▸ RECORDED INFORMATION
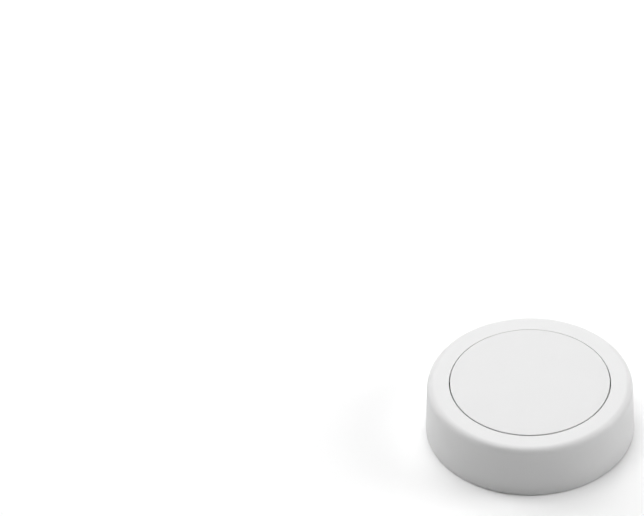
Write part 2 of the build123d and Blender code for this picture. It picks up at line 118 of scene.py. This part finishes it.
# Sealing ring, adhesive pad, gasket and snap dome
RING_RADIUS = 13.1
RING_INNER_RADIUS = 12.4
PAD_RADIUS = 11.05
PAD_TOP_Z = 0.6
GASKET_RADIUS = 11.45
GASKET_INNER_RADIUS = 10.65
GASKET_TOP_Z = 6.85

# Edge roundings, which the model leaves out
BORE_ROUNDING = 0.1
FOOT_ROUNDING = 0.06
OPENING_ROUNDING = 0.05
CAP_ROUNDING = 0.06
SKIRT_ROUNDING = 0.05
RECESS_ROUNDING = 0.1
RECESS_LIP_ROUNDING = 0.08
COVER_ROUNDING = 0.1
STEP_ROUNDING = 0.05
RING_ROUNDING = 0.25
PAD_ROUNDING = 0.1
GASKET_ROUNDING = 0.15

# How far a cutter runs past a face, and how deep added shapes are rooted in a wall or a plate
OVERRUN = 1.0
WALL_ROOT = 0.3
PLATE_ROOT = 0.1

# Edges sharper than this stay sharp under smooth shading
CREASE_ANGLE = 35.0


# Mesh helpers. Lengths are in millimetres and angles in degrees.
def angles(count, start=0.0):
    """Evenly spaced angles round the axis."""
    return [start + 360.0 * k / count for k in range(count)]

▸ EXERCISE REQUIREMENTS
All lines from the beginning of the material above through the one with "GASKET_TOP_Z = 6.85" need to be returned exactly; please return those and only those.

▸ WORKED SOLUTION
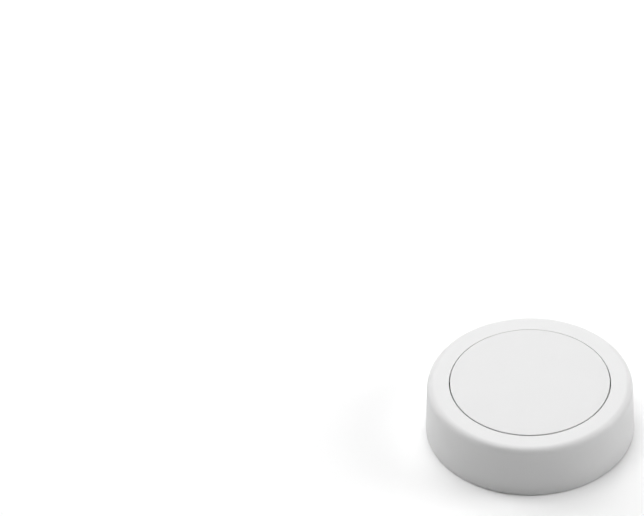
Write part 2 of the build123d and Blender code for this picture. It picks up at line 118 of scene.py. This part finishes it.
# Sealing ring, adhesive pad, gasket and snap dome
RING_RADIUS = 13.1
RING_INNER_RADIUS = 12.4
PAD_RADIUS = 11.05
PAD_TOP_Z = 0.6
GASKET_RADIUS = 11.45
GASKET_INNER_RADIUS = 10.65
GASKET_TOP_Z = 6.85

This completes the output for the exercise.